We know that, while the new crew of American military officials in Baghdad are starting to tout the “successes” of the President’s “surge” plan, they actually fear a collapse of support at home within the next half-year, believe they lack the forces necessary to carry out their own plan, and doubt its ultimate success. What a tragic waste.
We know that while the U.S. military focuses on the Iraqi capital and al-Anbar Province, the heartland of the Sunni insurgency, taking casualties in both places, fleeing Iraqi refugees are claiming that jihadis have largely taken over the city of Samarra, north of Baghdad, and renamed it “the Islamic Emirate of Samarra” — a grim sign indeed. (Here’s just one refugee’s assessment: “that large areas of the farms around Samarra have been transformed into camps like those of Al-Qaeda and Taliban in Afghanistan.”)
We know that, as the U.S. military concentrates its limited forces and the minimal Iraqi units that fight with them, in a desperate battle to control the capital, for both Sunnis and Shia, the struggle simply spreads to less well-defended areas. We also know that the Sunni insurgents have been honing their tactics around Baghdad, their attacks growing deadlier on the ground and more accurate against the crucial helicopter support system which makes so much of the American occupation possible.

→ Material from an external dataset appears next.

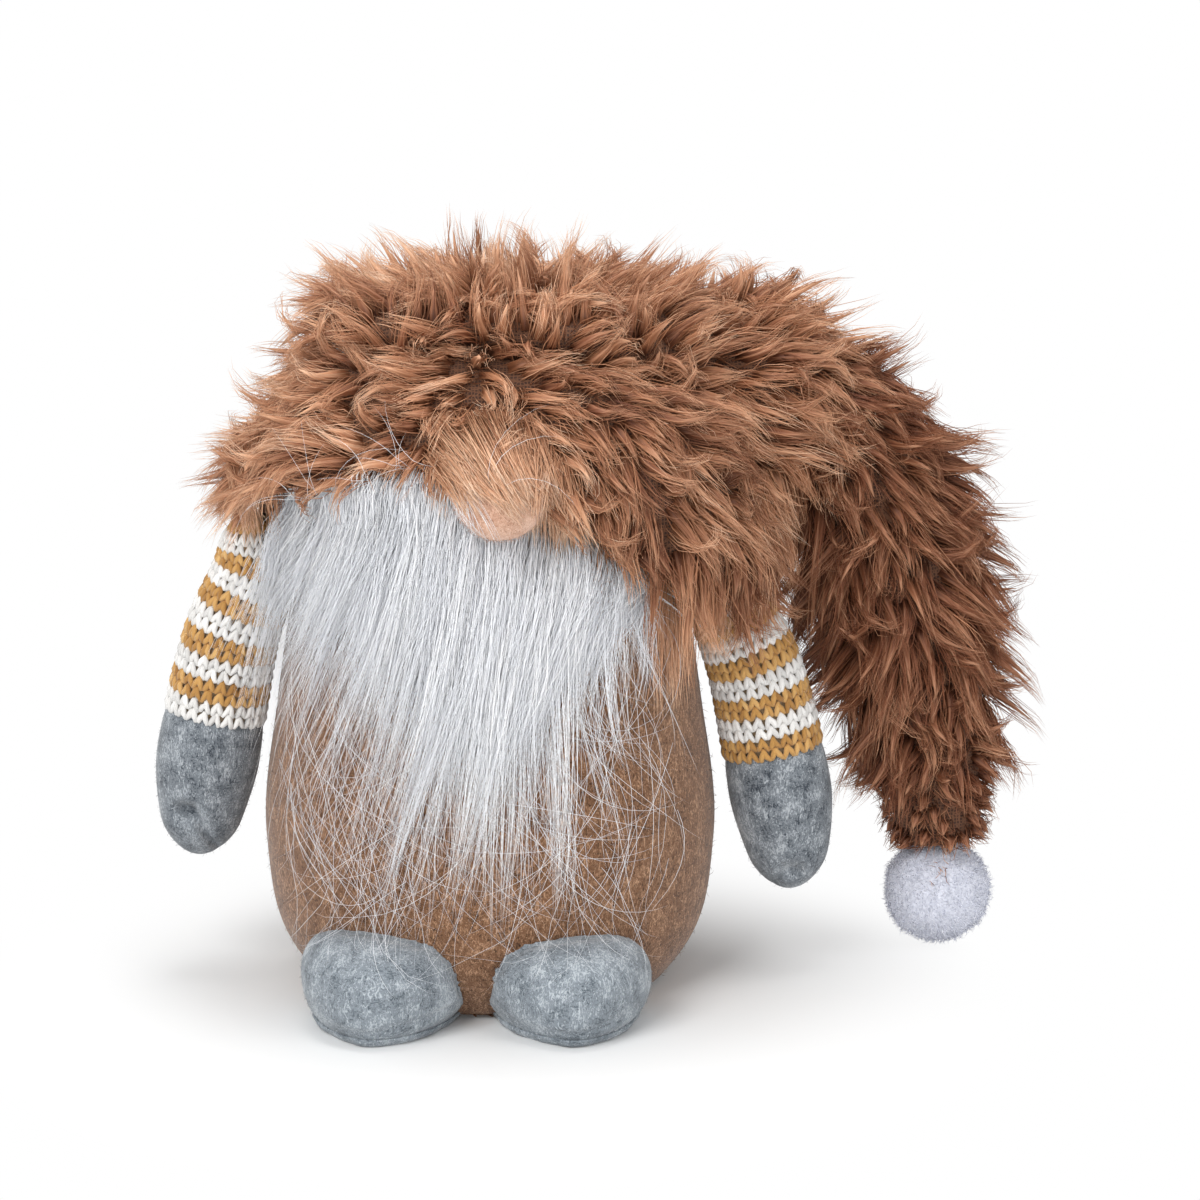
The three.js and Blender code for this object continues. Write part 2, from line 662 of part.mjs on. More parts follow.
let hatTail = tailForm(0)
  .subtract(ball(BEND, BEND_RADIUS + 1.5 * SEAM_GAP, MANY))
  .subtract(rod(TAIL_X, TAIL_Y, HEM_HEIGHT - CUT_PAST, HEM_HEIGHT + HEM_HOLE_DEPTH, HEM_HOLE_RADIUS));
for (const share of SWING_STOPS) {
  const swung = pompomCentre
    .clone()
    .sub(swingPoint)
    .applyAxisAngle(backwards, share * degToRad(POMPOM_SWING))
    .add(swingPoint);
  hatTail = hatTail.subtract(ball(swung, POMPOM_RADIUS + SEAM_GAP, SOME));
}

// Finishes
function finish(color, roughness) {
  return new THREE.MeshStandardMaterial({ color, roughness, metalness: 0 });
}

const brownFelt = finish("#967054", 0.95);
const greyFelt = finish("#8f979b", 0.95);
const brownFur = finish("#a87656", 0.8);
const whiteHair = finish("#e8eaee", 0.7);
const stripedKnit = finish("#e2cda2", 0.9);
const whiteFluff = finish("#dce0ee", 0.95);
const skinCloth = finish("#e0beac", 0.85);
const filling = finish("#f2f0ea", 1);
const pelletCloth = finish("#cfc6b4", 0.9);
const whiteThread = finish("#e6e4de", 0.9);

const figurine = new THREE.Group();

function add(name, body, material) {
  const geometry = body.isBufferGeometry ? body : geometryOf(body);
  const mesh = new THREE.Mesh(geometry, material);
  mesh.name = name;
  figurine.add(mesh);
}

add("body_front_panel", bodyFront, brownFelt);
add("body_back_panel", bodyBack, brownFelt);
add("base_disc", baseDisc, brownFelt);
add("body_stuffing", bodyFilling, filling);
add("weight_bag", bag(0), pelletCloth);
add("hat_crown", hatCrown, brownFur);
add("hat_stuffing", crownFilling, filling);
add("hat_tail", hatTail, brownFur);
add("pompom", pompom, whiteFluff);
add("pompom_thread", thread, whiteThread);
add("nose", nose, skinCloth);
add("beard_backing", beardBacking, whiteHair);
add("beard_hair", beardHair, whiteHair);

for (const [side, arm, foot] of [
  ["left", leftArm, leftFoot],
  ["right", rightArm, rightFoot],
]) {
  add(side + "_sleeve", arm.sleeve, stripedKnit);
  add(side + "_mitten", arm.mitten, greyFelt);
  add(side + "_arm_stuffing", arm.filling, filling);
  add(side + "_foot_upper", foot.upper, greyFelt);
  add(side + "_foot_sole", foot.sole, greyFelt);
  add(side + "_foot_stuffing", foot.filling, filling);
}

export default figurine;
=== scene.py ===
import math

import bmesh
import bpy
import numpy as np
from mathutils import Matrix, Vector, noise
from mathutils.bvhtree import BVHTree


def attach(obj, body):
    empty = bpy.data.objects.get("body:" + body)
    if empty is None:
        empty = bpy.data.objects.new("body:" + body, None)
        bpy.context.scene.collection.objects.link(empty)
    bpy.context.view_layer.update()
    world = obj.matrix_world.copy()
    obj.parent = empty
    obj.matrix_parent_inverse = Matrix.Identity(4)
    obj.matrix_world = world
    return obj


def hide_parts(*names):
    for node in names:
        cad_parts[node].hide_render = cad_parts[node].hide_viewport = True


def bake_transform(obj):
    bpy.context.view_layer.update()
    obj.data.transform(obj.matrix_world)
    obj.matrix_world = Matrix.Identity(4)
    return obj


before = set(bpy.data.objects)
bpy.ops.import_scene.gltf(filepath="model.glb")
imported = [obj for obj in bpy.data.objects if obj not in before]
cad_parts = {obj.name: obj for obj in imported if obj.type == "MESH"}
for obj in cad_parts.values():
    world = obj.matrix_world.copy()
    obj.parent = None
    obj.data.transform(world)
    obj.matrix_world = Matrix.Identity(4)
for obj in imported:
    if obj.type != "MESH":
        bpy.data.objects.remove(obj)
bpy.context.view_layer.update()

# Camera: 14 degrees above the figurine and straight in front of it, 1.1 m away with a long lens.
VIEW_TARGET = Vector((0.02775, 0, 0.0974))
VIEW_DISTANCE = 1.1
VIEW_ELEVATION = math.radians(14)
camera = bpy.data.objects.new("camera", bpy.data.cameras.new("camera"))
camera.data.lens = 132
camera.data.sensor_width = 36
view_back = Vector((0, -math.cos(VIEW_ELEVATION), math.sin(VIEW_ELEVATION)))
camera.location = VIEW_TARGET + VIEW_DISTANCE * view_back
camera.rotation_euler = view_back.to_track_quat("Z", "Y").to_euler()
bpy.context.scene.collection.objects.link(camera)
bpy.context.scene.camera = camera
bpy.context.scene.view_settings.view_transform = "Standard"


# Studio: a pale floor painted grey round the figurine as a soft painted shadow that fades into white, one
# large soft lamp from the upper left and a weaker one from the right, and an even white world round them.
class Wire:
    """A socket of a material's nodes. A sum written with wires adds its Math nodes."""

    def __init__(self, socket):
        self.socket = socket

    def node(self, kind, settings=None, inputs=None, output=0):
        made = self.socket.id_data.nodes.new("ShaderNode" + kind)
        for name, value in (settings or {}).items():
            if name == "stops":
                while len(made.color_ramp.elements) < len(value):
                    made.color_ramp.elements.new(1)
                for element, (place, colour) in zip(made.color_ramp.elements, value):
                    element.position = place
                    element.color = colour
            else:
                setattr(made, name, value)
        for name, value in (inputs or {}).items():
            if isinstance(value, Wire):
                self.socket.id_data.links.new(value.socket, made.inputs[name])
            else:
                made.inputs[name].default_value = value
        return Wire(made.outputs[output])

    def maths(self, operation, *values):
        return self.node("Math", {"operation": operation}, dict(enumerate(values)))

    def __add__(self, other):
        return self.maths("ADD", self, other)

    def __radd__(self, other):
        return self.maths("ADD", other, self)

    def __sub__(self, other):
        return self.maths("SUBTRACT", self, other)

    def __rsub__(self, other):
        return self.maths("SUBTRACT", other, self)

    def __mul__(self, other):
        return self.maths("MULTIPLY", self, other)

    def __rmul__(self, other):
        return self.maths("MULTIPLY", other, self)

    def __truediv__(self, other):
        return self.maths("DIVIDE", self, other)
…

Some of them have also begun to wield a new, potentially exceedingly deadly and indiscriminate weapon — trucks filled with chlorine gas, essentially homemade chemical weapons on wheels which can be blown up at any moment.
In other words, before the Bush administration is done two of its bogus prewar claims — that Saddam’s Iraq was linked to the Islamic extremists who launched the 9/11 attacks and that it had weapons of mass destruction — could indeed become realities. What a pathetic waste.
Read the rest here.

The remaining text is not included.